Despite a great deal of research on the field of nitrogenase, the individual role(s) of the two types of metal-sulphur clusters (P and M) found in Av1 (MoFe protein) is not clear and the mechanism of charge separation following electron transfer against the potential from Av2 (Fe protein) to Av1 is unknown. One of the most promising ways of gaining this information appears to be photoreduction of nitrogenase over a microsecond range. An alternative electron donor for nitrogenase was developed (Druzhinin S. et al., 1993) based on photoexcited eosin with NADH. Some xanthene dyes were also studied as possible photodonors. Eosin, 4′,5′-dibromofluorescein, cyanosine, erythrosin are effective photodonors for nitrogenase, fluorescein and rhodamine B or 6G are not. The main difference between these active and inactive compounds was the high quantum yield of phosphorescence for active photodonors versus high quantum yield of fluorescence for inactive photodonors.

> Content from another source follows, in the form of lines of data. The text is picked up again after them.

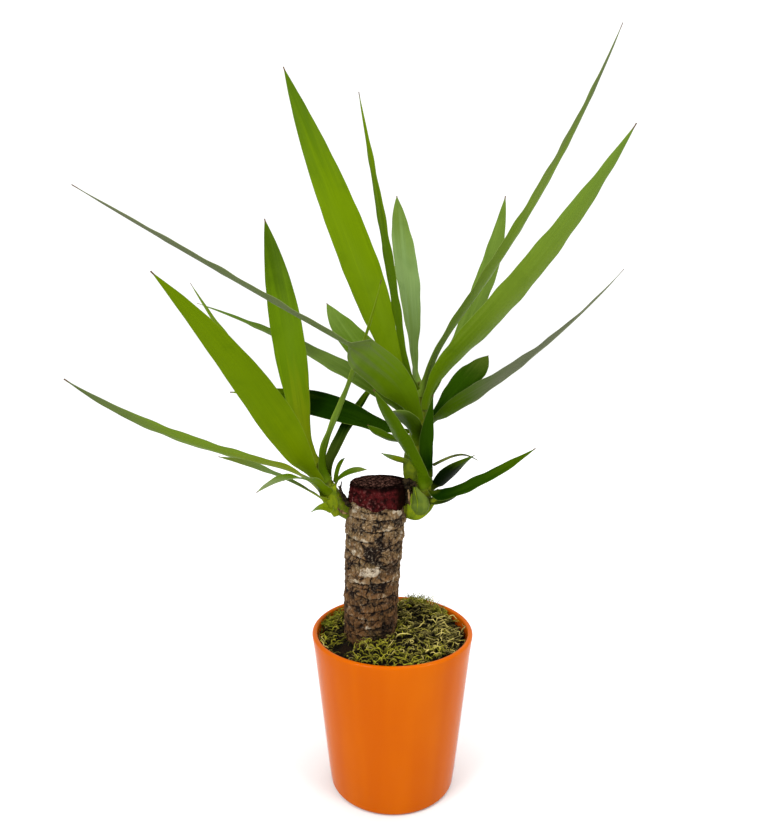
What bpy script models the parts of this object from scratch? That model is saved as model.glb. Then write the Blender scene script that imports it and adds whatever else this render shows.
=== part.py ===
"""A yucca in a round glazed pot: a sawn cane with a waxed top, two side shoots and their sword leaves.

The origin is the middle of the pot's flat underside, +Z is up, and the side with the low
front leaves faces -Y. Lengths are metres, except where a name or a comment says millimetres.
"""

import math
from typing import NamedTuple

import bmesh
import bpy
import numpy as np

# Driving dimensions
MM = 0.001
GAP = 0.0004
MERGE = 0.00001
SHARP_ANGLE = math.radians(40)

POT_RIM_RADIUS = 0.0662
POT_HEIGHT = 0.133
POT_FOOT_RADIUS = 0.0518
POT_WALL = 0.0043
POT_FLOOR = 0.007
POT_FOOT_ROUND = 0.0036
POT_INNER_FOOT_ROUND = 0.006
POT_SIDES = 60

SOIL_TOP = 0.119
MOSS_EDGE_HEIGHT = 0.1275
MOSS_TRUNK_HEIGHT = 0.1315
MOSS_MOUND_HEIGHT = 0.009
MOSS_MOUND_PLACE = (0.021, 0.038)
MOSS_MOUND_SPREAD = 0.017
MOSS_LUMP = 0.0011
MOSS_SIDES = 48
MOSS_TOP_CELLS = 7

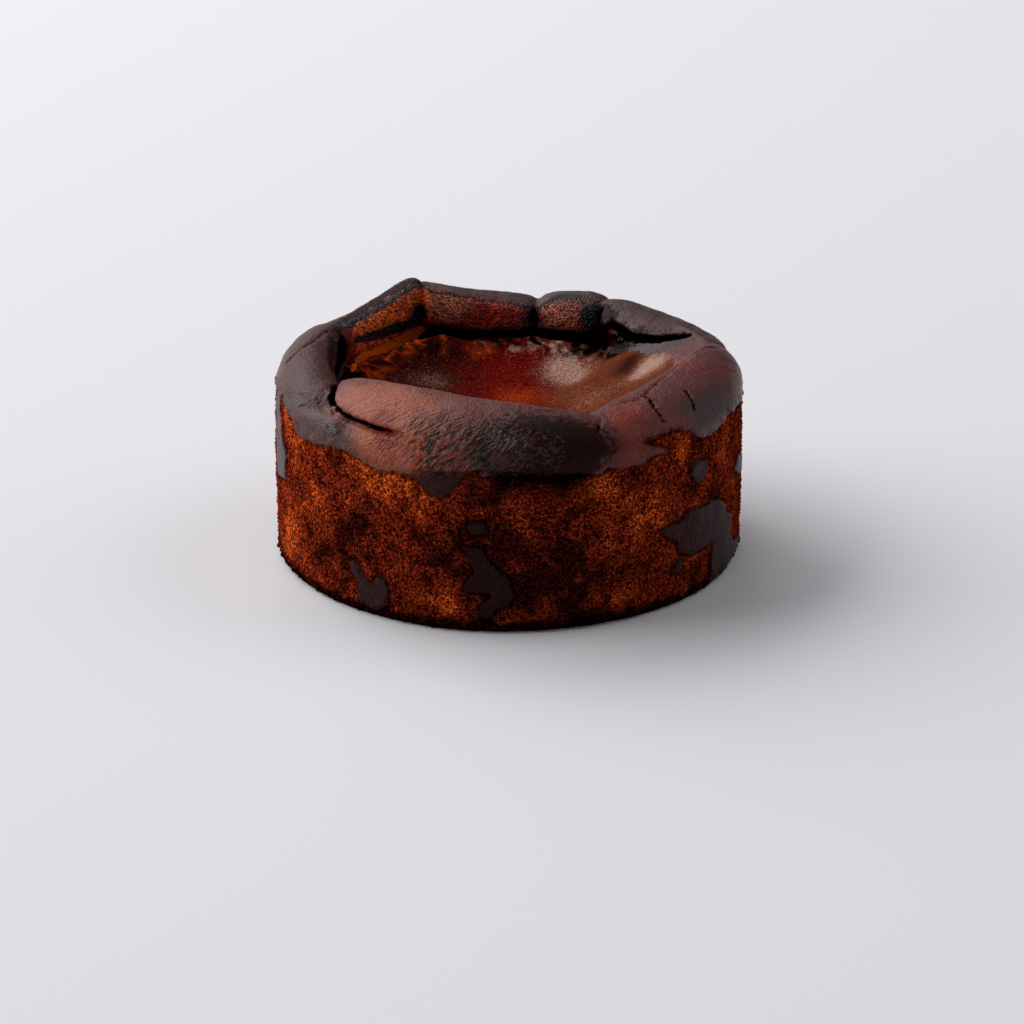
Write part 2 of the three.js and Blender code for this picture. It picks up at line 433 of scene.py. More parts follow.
# Scraps of skin left on the crumb wall: how burnt, and an outline of (bearing, height).
SCRAPS = {
    "left_strip": (0.15, [
        (184, 61), (189, 56), (190.5, 46), (192, 30), (199.3, 32), (200.2, 40), (198, 47), (197, 51),
        (194.5, 57), (188, 61),
    ]),
    "tongue": (0.4, [
        (246, 54.5), (246, 51), (249, 48.5), (251, 46.2), (254, 44.5), (256, 46), (257, 49), (259, 51.5),
        (260, 55),
    ]),
    "left_low": (0.3, [
        (229, 17.2), (231, 16.8), (231.5, 14.3), (234.8, 11.7), (237, 14), (239.2, 13.4), (239.8, 9.3),
        (239.2, 5), (237.5, 2.8), (233.3, 2.7), (230.8, 4.6), (230.3, 7.9), (231.3, 11), (228.6, 13.6),
    ]),
    "middle_top": (0.8, [(260, 37), (263.9, 37.8), (264.8, 34), (261, 32.6)]),
    "middle": (0.75, [
        (258.3, 29), (264.2, 28.9), (265, 25), (267.4, 22.1), (270, 18.8), (271, 13.6), (270.2, 10),
        (267.4, 8.3), (265.3, 5), (263.2, 5), (263, 8.4), (265.8, 13.4), (259.3, 14.2), (259.8, 17.2),
        (261.8, 20.8), (261, 25.2),
    ]),
    "right_big": (0.45, [
        (309.5, 28), (317, 28.6), (319, 31), (324.2, 29.9), (328.7, 30.5), (334, 28.7), (337, 26),
        (336.6, 23), (341, 20.5), (341, 13.6), (344, 9), (352, 7), (351, -1), (329, -1), (328.6, 4),
        (329.1, 11.2), (330, 15.6), (325.4, 16), (320.6, 15.2), (317.3, 16.9), (315.2, 20), (314.6, 22.6),
        (311.4, 24.8),
    ]),
    "right_small": (0.4, [
        (319.6, 45.9), (322.5, 46.8), (326.2, 46), (326.6, 42.6), (325.4, 40), (322.6, 38.7), (321.2, 40.8),
        (319.2, 43.2),
    ]),
    "right_edge": (0.3, [(346.6, 38), (343, 34.4), (347.8, 30.4), (353, 29), (354, 35)]),
    "right_drop": (0.6, [(316.4, 15.3), (313.9, 13.8), (313.3, 11.2), (315.5, 11.6), (317, 13.2)]),
    "side_right": (0.4, [(8, 33), (15, 37), (22, 34), (20, 27), (26, 22), (18, 16), (10, 21), (11, 28)]),
    "back_right": (0.4, [(47, 12), (55, 20), (62, 17), (64, 8), (57, -1), (46, -1)]),
    "back_high": (0.4, [(71, 43), (80, 46), (86, 41), (83, 35), (76, 33), (73, 38)]),
    "back_left": (0.4, [(108, 26), (116, 31), (124, 28), (128, 19), (121, 12), (114, 15), (110, 19)]),
    "side_left": (0.4, [(152, 41), (160, 44), (166, 38), (163, 30), (169, 23), (160, 18), (154, 27)]),
}
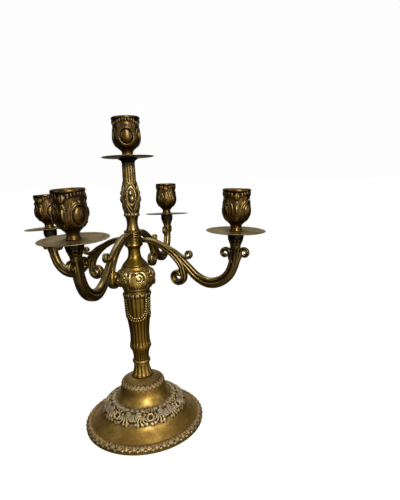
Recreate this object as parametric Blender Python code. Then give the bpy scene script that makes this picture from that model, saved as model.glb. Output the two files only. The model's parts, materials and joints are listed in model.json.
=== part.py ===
"""Five-light brass candelabra: a stamped base, a turned column and two swivelling cast crossbars.

Lengths in this file are millimetres, turned into Blender's metres by MM as each mesh is made. The column's
axis is Z, the base's underside is z = 0, and the lower crossbar lies along X.
"""

import math

import bmesh
import bpy
from mathutils import Matrix, Vector

MM = 0.001

# Clearances between pieces that touch, and the fasteners that run through them
GAP = 0.3
ROD_R = 3.0
BORE_R = 3.4
STUD_R = 2.5
STUD_HOLE_R = 2.9

# Base
FOOT_R = 71.9
FOOT_WIDTH = 3.5
SHELL_WALL = 1.6
BASE_TOP = 59.2
LAND_R = 13.0
BASE_SEGMENTS = 32

# Heights of the pieces stacked on the base, each from its own underside to its own top
SKIRT_HEIGHT = 15.8
RING_HEIGHT = 4.8
COLUMN_HEIGHT = 86.7
KNOP_HEIGHT = 29.1
SPOOL_HEIGHT = 26.2
EYE_HEIGHT = 6.0
SPACER_HEIGHT = 0.6
STEM_WASHER_HEIGHT = 1.0
STEM_HEIGHT = 81.6

# Candle sockets and drip pans
PAN_THICKNESS = 1.0
PAN_R = 31.0
TOP_PAN_R = 29.6
CUP_HEIGHT = 43.2
CUP_RIM_R = 15.6
ARM_CUP_SLIMMING = 0.91
SOCKET_R = 11.2
SOCKET_FLOOR = 14.0
STUD_IN_CUP = 6.5
STUD_IN_ARM = 7.0

# Crossbars: an arm's outline is (distance from the axis, height above the eye's centre)
ARM_REACH = 125.1
ARM_TOP = 11.4
ARM_LEAN_DEG = 3.0
EYE_R = 10.2
UPPER_BAR_DEG = -80.4

# Fasteners under the base
WASHER_R = 12.0
WASHER_HEIGHT = 2.0
NUT_ACROSS_FLATS = 10.0
NUT_HEIGHT = 5.0
ROD_BELOW_NUT = 4.0
ROD_IN_STEM = 22.0

# Undersides of the stacked pieces, from the base upwards
SKIRT_Z = BASE_TOP + GAP
RING_Z = SKIRT_Z + SKIRT_HEIGHT + GAP
COLUMN_Z = RING_Z + RING_HEIGHT + GAP
KNOP_Z = COLUMN_Z + COLUMN_HEIGHT + GAP
SPOOL_Z = KNOP_Z + KNOP_HEIGHT + GAP
LOWER_EYE_Z = SPOOL_Z + SPOOL_HEIGHT + GAP
SPACER_Z = LOWER_EYE_Z + EYE_HEIGHT + GAP
UPPER_EYE_Z = SPACER_Z + SPACER_HEIGHT + GAP
STEM_WASHER_Z = UPPER_EYE_Z + EYE_HEIGHT + GAP
STEM_Z = STEM_WASHER_Z + STEM_WASHER_HEIGHT + GAP

WASHER_Z = BASE_TOP - SHELL_WALL - GAP - WASHER_HEIGHT
NUT_Z = WASHER_Z - GAP - NUT_HEIGHT
ROD_BOTTOM = NUT_Z - ROD_BELOW_NUT
ROD_TOP = STEM_Z + ROD_IN_STEM

# Finish of each group of pieces: colour, roughness, metallic
GOLDEN_BRASS = ((0.42, 0.30, 0.10), 0.34, 1.0)
COLUMN_BRASS = ((0.34, 0.25, 0.08), 0.38, 1.0)
BROWN_BRASS = ((0.30, 0.20, 0.08), 0.36, 1.0)
DULL_BRASS = ((0.34, 0.30, 0.19), 0.55, 0.9)
PLAIN_STEEL = ((0.45, 0.44, 0.42), 0.45, 1.0)


def clear_scene():
    """Removes whatever the file held."""
    for obj in list(bpy.data.objects):
        bpy.data.objects.remove(obj, do_unlink=True)


def finish_of(name, finish):
    """A material for one piece."""
    colour, roughness, metallic = finish
    material = bpy.data.materials.new(name)
    material.use_nodes = True
    shader = material.node_tree.nodes["Principled BSDF"]
    shader.inputs["Base Color"].default_value = (*colour, 1.0)
    shader.inputs["Roughness"].default_value = roughness
    shader.inputs["Metallic"].default_value = metallic
    return material


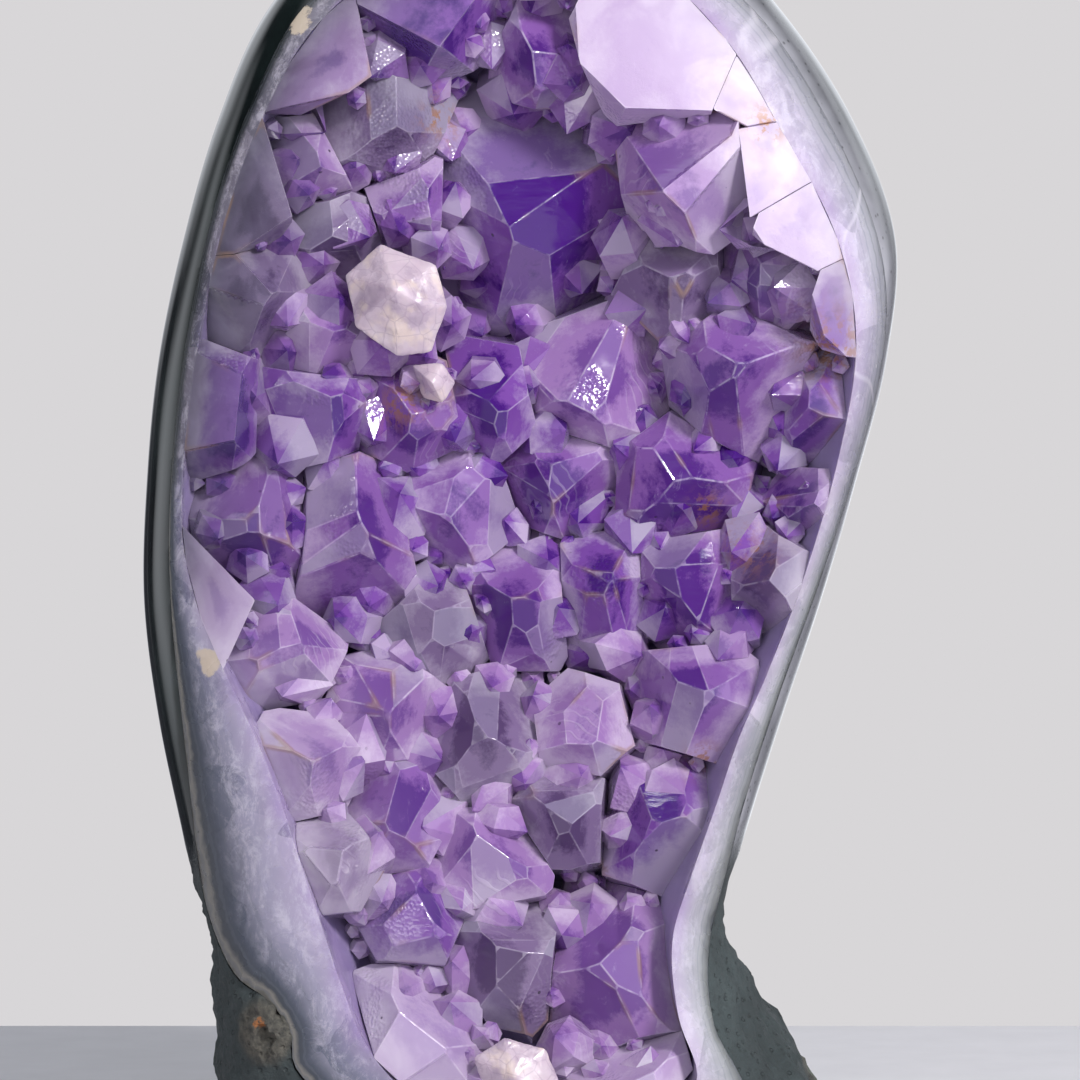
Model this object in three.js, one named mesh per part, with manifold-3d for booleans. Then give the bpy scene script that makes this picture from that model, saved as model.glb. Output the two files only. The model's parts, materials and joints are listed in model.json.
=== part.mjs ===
// Amethyst geode with a cut base: a basalt shell, its agate lining and the crystals in its hollow.
// Millimetres, +Z up. The origin is on the ground under the middle of the stone. The hollow faces -Y.

import * as THREE from 'three';
import { ConvexGeometry } from 'three/addons/geometries/ConvexGeometry.js';
import { mergeVertices } from 'three/addons/utils/BufferGeometryUtils.js';
import Module from 'manifold-3d';

const wasm = await Module();
wasm.setup();

// ---- Driving dimensions -------------------------------------------------------------------------

const HEIGHT = 252;             // foot to crown
const MIDDLE_Y = -6.8;          // the widest line of every level section
const FACE_DEPTH = 40;          // from that line to the middle of the polished face
const BACK_DEPTH = 50;          // from that line to the middle of the rough back
const FACE_FLATNESS = 3.2;      // superellipse power of the front half of a section
const BACK_FLATNESS = 2.25;     // and of the back half
const RING_POINTS = 40;         // points round one level section
const LEVELS_PER_STATION = 2;   // level sections from one station to the next
const BACK_LUMPS = 1.5;         // how far the rough back swells and dips

const SEAM = 0.3;               // gap that grown-together pieces keep
const OUTLINE_POINTS = 52;      // points round the edge of a pocket
const HOLLOW_CENTRE = new THREE.Vector2(0, 122);
const APOTHEM_TO_POINT = 1.27;  // height of a quartz point over the apothem of its six-sided foot
const CRYSTAL_LENGTH = 64;      // from tip to root before the pocket cuts it
const LEAN_INWARD = 0.42;       // how far crystals at the edge of the hollow lean to its middle
const HOLLOW_RADIUS = 75;       // distance from the middle at which that lean is reached

// Stations up the stone: the left and right edge seen from the front, and how much of the full
// depth the section has there.
const STATIONS = [
  { z: 0, left: -61, right: 66, deep: 0.93 },
  { z: 14, left: -61, right: 59, deep: 0.95 },
  { z: 30, left: -62, right: 48.5, deep: 0.96 },
  { z: 46, left: -64, right: 40.5, deep: 0.97 },
  { z: 62, left: -67, right: 44.5, deep: 0.99 },
  { z: 86, left: -72, right: 52, deep: 1 },
  { z: 110, left: -75, right: 60, deep: 1 },
  { z: 134, left: -74.4, right: 67, deep: 1 },
  { z: 158, left: -72, right: 73, deep: 0.99 },
  { z: 182, left: -67, right: 74.7, deep: 0.95 },
  { z: 206, left: -60, right: 66, deep: 0.86 },
  { z: 228, left: -50, right: 51.5, deep: 0.7 },
  { z: 242, left: -36, right: 37, deep: 0.5 },
  { z: HEIGHT, left: -12, right: 12, deep: 0.18 },
];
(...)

All studied photodonors can inhibit electron transfer within nitrogenase following substrate reduction at high dye concentration. For 4′,5′-dibromofluorescein this concentration is 0,1 mM, for other dyes it is less. Under the same conditions the ATPase activity was inhibited to a significantly less degree. Optimal concentration of each xanthene dye as photodonor depends on its inhibition characteristics and varies in the range of 0,03–0,1 mM.